• [TASK INSTRUCTIONS]
Wherever "between" appears in a line, copy that line.

• [RECORDS]
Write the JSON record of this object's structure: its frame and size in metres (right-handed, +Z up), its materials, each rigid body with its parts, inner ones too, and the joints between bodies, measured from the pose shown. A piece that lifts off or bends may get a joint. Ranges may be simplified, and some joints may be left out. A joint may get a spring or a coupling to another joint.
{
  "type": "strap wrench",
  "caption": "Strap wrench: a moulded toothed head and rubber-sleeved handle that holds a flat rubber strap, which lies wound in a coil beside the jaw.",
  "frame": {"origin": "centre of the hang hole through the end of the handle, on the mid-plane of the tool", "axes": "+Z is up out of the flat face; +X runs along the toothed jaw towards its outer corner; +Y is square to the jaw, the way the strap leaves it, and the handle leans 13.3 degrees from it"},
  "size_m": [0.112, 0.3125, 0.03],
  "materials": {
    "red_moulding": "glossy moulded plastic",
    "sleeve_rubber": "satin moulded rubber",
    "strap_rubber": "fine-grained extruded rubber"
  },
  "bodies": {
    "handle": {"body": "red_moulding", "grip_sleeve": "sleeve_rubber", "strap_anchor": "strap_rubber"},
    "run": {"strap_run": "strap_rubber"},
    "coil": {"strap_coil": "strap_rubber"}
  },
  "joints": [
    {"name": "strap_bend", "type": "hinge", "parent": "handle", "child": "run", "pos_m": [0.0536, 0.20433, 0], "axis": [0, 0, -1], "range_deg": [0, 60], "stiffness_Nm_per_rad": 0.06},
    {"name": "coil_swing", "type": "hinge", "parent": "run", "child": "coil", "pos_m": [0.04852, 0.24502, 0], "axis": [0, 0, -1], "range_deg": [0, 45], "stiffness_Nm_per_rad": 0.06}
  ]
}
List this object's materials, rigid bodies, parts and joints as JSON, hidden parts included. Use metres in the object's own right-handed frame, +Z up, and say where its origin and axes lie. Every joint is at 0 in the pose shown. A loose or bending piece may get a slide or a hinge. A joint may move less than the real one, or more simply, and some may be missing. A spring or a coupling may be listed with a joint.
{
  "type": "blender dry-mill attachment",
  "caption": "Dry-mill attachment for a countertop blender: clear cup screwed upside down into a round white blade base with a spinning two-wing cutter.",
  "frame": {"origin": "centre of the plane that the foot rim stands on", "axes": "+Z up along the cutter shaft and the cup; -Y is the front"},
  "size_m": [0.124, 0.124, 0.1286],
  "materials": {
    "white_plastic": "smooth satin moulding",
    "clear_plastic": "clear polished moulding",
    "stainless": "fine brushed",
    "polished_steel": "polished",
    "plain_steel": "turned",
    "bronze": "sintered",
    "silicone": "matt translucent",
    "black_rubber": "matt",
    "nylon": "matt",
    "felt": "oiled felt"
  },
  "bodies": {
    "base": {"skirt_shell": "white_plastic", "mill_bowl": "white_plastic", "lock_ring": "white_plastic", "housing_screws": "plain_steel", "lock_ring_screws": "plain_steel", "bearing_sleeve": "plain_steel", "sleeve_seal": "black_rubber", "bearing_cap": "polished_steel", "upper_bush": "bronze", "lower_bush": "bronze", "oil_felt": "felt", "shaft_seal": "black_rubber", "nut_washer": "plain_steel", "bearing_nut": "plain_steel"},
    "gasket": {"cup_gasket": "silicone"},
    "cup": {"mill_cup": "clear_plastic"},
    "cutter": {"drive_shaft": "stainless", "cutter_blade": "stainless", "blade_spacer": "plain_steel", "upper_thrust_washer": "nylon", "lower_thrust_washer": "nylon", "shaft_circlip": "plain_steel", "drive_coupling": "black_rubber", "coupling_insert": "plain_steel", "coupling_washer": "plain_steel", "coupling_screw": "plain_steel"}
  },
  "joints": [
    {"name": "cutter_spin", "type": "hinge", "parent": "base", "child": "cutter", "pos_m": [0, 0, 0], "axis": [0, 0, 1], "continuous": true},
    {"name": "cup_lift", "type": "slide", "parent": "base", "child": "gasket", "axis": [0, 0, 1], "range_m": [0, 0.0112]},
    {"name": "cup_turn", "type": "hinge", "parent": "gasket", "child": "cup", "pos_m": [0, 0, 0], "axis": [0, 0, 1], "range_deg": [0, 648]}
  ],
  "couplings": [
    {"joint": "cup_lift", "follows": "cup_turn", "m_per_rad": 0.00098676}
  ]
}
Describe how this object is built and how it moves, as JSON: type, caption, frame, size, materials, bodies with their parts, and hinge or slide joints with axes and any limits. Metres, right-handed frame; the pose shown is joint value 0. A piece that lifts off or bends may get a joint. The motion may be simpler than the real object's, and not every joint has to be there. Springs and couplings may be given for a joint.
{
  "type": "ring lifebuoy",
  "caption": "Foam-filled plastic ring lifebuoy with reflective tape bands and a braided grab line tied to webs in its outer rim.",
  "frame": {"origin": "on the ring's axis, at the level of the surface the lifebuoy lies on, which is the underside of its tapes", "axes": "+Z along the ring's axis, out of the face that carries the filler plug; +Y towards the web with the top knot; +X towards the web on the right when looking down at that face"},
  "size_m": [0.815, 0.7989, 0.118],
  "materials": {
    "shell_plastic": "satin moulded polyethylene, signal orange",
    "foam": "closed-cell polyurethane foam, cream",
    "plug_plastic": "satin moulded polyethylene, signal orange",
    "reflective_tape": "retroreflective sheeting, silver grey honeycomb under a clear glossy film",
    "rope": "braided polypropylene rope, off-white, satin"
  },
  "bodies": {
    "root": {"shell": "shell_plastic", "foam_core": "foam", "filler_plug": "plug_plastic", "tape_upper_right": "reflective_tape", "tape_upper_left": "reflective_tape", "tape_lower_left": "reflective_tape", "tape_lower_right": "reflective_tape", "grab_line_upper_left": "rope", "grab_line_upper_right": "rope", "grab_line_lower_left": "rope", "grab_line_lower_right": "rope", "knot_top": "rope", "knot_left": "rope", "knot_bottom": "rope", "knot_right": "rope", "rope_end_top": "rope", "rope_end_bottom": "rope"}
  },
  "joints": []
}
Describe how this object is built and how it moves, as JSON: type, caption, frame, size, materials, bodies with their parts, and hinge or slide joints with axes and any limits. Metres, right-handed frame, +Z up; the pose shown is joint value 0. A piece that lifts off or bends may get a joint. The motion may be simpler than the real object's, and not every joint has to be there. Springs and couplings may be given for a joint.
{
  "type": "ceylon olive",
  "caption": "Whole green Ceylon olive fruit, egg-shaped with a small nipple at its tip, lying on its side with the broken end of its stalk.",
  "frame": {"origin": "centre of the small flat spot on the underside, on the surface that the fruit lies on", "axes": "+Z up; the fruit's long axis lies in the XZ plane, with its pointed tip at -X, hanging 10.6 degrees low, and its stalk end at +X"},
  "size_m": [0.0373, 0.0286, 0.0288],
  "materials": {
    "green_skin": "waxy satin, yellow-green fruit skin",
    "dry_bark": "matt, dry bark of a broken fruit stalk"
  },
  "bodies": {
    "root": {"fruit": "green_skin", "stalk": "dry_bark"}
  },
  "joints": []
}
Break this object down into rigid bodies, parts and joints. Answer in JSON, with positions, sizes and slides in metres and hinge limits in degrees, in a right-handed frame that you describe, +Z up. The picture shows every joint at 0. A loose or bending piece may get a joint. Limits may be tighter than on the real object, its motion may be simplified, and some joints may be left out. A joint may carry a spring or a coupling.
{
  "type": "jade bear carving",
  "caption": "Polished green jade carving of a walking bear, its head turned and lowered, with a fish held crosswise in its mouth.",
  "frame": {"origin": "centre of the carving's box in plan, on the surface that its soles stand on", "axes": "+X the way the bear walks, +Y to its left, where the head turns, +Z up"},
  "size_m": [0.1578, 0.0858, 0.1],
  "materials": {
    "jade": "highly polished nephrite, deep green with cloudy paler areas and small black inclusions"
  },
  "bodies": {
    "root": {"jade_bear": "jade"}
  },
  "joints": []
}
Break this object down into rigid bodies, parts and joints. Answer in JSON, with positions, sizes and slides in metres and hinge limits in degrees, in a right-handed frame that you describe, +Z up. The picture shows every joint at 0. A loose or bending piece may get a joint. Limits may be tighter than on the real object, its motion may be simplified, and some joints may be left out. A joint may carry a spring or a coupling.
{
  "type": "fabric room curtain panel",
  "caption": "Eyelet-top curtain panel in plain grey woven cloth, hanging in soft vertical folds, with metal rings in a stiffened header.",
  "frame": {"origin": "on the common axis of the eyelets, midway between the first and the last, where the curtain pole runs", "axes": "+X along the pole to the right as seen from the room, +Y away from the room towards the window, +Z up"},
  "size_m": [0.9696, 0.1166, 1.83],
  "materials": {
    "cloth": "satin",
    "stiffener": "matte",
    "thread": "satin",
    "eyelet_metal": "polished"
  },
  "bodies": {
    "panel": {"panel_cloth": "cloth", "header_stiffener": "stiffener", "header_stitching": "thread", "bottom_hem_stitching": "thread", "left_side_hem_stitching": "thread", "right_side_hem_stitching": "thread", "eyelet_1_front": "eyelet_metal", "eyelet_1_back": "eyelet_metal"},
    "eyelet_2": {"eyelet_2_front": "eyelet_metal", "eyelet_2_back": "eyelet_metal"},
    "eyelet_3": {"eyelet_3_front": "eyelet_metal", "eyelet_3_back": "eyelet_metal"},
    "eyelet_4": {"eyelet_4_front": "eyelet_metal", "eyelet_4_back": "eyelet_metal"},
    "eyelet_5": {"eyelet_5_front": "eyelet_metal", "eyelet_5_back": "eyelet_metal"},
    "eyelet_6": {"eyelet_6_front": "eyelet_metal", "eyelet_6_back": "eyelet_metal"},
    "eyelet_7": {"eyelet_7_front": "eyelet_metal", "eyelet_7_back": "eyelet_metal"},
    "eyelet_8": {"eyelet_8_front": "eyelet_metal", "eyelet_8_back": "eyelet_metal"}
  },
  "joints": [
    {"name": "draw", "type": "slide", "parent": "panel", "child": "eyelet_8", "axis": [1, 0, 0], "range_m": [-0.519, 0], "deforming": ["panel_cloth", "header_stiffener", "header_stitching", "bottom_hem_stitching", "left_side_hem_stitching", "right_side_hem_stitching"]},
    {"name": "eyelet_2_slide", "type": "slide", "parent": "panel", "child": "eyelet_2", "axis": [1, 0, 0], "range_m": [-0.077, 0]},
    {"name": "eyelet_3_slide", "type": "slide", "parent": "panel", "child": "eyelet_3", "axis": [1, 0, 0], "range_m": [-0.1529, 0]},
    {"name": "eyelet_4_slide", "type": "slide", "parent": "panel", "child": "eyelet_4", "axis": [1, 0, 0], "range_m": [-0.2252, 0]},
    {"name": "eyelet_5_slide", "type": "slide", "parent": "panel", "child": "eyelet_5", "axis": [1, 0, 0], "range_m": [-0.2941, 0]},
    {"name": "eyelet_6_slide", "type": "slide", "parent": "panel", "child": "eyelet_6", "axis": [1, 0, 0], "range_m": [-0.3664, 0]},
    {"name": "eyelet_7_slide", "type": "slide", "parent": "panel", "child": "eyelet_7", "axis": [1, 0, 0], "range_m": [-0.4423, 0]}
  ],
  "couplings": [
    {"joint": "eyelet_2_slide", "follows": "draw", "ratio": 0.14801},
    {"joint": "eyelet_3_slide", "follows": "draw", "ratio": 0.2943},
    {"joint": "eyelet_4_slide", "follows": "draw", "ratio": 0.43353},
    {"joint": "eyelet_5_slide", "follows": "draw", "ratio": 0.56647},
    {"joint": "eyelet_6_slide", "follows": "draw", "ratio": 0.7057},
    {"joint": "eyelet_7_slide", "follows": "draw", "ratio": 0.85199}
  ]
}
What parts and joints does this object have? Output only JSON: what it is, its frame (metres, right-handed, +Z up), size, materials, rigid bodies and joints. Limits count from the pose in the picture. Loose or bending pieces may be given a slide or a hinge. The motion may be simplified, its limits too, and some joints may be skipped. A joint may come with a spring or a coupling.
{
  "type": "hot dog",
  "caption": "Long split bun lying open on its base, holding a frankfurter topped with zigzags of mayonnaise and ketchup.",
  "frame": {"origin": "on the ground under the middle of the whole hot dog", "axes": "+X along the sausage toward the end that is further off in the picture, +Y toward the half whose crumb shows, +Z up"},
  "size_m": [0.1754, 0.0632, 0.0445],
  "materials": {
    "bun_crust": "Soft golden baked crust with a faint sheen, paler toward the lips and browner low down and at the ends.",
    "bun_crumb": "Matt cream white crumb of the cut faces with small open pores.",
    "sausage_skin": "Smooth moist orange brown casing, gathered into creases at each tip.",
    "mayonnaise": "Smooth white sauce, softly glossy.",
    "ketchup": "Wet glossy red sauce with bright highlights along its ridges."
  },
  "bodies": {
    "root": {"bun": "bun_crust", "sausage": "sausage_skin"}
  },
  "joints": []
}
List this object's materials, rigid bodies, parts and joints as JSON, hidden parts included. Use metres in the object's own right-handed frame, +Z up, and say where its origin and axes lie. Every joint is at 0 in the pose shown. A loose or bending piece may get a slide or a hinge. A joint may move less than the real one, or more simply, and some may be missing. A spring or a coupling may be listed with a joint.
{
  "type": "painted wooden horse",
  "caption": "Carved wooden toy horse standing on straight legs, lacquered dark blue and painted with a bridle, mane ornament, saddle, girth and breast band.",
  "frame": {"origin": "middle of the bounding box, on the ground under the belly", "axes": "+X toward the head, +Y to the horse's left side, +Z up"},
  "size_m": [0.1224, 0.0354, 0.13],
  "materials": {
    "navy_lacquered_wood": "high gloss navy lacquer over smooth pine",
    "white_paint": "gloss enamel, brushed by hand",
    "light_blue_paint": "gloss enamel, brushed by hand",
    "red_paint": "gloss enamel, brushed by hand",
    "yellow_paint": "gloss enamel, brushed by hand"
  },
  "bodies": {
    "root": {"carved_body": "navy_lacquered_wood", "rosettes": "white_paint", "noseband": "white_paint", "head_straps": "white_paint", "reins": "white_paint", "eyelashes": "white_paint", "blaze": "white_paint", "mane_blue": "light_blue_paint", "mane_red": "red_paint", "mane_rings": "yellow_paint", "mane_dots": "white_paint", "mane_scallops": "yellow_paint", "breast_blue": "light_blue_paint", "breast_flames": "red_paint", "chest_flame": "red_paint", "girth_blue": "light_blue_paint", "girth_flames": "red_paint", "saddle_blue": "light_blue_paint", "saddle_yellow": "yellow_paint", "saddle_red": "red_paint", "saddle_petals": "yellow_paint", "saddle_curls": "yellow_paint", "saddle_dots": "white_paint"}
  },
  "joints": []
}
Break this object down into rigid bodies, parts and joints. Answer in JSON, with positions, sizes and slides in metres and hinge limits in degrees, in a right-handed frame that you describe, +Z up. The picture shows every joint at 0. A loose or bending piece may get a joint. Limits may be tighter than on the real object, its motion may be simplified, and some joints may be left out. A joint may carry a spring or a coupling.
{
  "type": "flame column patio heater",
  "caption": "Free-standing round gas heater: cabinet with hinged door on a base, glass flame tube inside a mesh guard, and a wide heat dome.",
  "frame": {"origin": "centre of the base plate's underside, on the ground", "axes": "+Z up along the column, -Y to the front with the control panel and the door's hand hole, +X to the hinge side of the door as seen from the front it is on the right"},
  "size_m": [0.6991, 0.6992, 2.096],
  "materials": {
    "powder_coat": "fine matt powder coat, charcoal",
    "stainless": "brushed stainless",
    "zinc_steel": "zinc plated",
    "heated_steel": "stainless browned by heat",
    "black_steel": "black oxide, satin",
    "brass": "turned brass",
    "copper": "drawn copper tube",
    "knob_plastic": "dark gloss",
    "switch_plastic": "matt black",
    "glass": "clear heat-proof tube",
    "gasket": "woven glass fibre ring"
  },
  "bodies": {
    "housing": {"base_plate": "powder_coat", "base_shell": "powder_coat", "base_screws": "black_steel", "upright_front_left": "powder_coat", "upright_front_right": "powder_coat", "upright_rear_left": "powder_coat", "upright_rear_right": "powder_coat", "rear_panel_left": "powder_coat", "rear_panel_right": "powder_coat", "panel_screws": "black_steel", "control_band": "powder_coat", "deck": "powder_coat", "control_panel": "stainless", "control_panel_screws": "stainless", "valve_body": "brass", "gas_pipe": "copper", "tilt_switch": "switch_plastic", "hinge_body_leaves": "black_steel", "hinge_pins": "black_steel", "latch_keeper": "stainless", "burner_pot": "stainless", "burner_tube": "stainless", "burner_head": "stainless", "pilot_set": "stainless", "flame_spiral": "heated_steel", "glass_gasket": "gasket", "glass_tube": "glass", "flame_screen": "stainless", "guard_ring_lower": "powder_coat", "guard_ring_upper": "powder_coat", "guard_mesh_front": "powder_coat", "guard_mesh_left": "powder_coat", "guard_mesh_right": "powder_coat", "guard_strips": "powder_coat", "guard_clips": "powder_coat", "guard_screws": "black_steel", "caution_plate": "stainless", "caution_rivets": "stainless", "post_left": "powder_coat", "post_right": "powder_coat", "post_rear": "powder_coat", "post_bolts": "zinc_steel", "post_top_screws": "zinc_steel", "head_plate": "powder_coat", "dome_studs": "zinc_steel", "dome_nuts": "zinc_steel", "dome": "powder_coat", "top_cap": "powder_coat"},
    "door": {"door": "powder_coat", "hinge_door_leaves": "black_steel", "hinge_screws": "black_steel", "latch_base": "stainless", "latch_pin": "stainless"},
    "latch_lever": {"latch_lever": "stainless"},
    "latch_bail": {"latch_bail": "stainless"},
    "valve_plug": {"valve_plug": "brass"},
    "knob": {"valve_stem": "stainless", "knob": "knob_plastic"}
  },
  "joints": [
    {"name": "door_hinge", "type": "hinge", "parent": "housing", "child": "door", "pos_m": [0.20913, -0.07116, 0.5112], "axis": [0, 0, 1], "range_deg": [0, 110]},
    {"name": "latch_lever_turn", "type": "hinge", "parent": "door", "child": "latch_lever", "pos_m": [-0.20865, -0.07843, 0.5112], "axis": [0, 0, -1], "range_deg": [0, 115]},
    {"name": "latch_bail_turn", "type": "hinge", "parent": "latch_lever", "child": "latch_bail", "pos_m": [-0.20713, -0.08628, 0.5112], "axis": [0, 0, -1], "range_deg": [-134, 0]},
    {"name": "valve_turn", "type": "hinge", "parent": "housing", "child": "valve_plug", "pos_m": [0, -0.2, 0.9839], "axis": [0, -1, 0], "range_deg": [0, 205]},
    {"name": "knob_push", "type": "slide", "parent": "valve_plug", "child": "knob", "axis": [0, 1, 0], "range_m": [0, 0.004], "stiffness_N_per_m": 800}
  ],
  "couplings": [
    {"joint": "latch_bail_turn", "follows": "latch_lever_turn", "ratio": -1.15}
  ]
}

• [ANSWER]
Write the JSON record of this object's structure: its frame and size in metres (right-handed, +Z up), its materials, each rigid body with its parts, inner ones too, and the joints between bodies, measured from the pose shown. A piece that lifts off or bends may get a joint. Ranges may be simplified, and some joints may be left out. A joint may get a spring or a coupling to another joint.
  "frame": {"origin": "on the common axis of the eyelets, midway between the first and the last, where the curtain pole runs", "axes": "+X along the pole to the right as seen from the room, +Y away from the room towards the window, +Z up"},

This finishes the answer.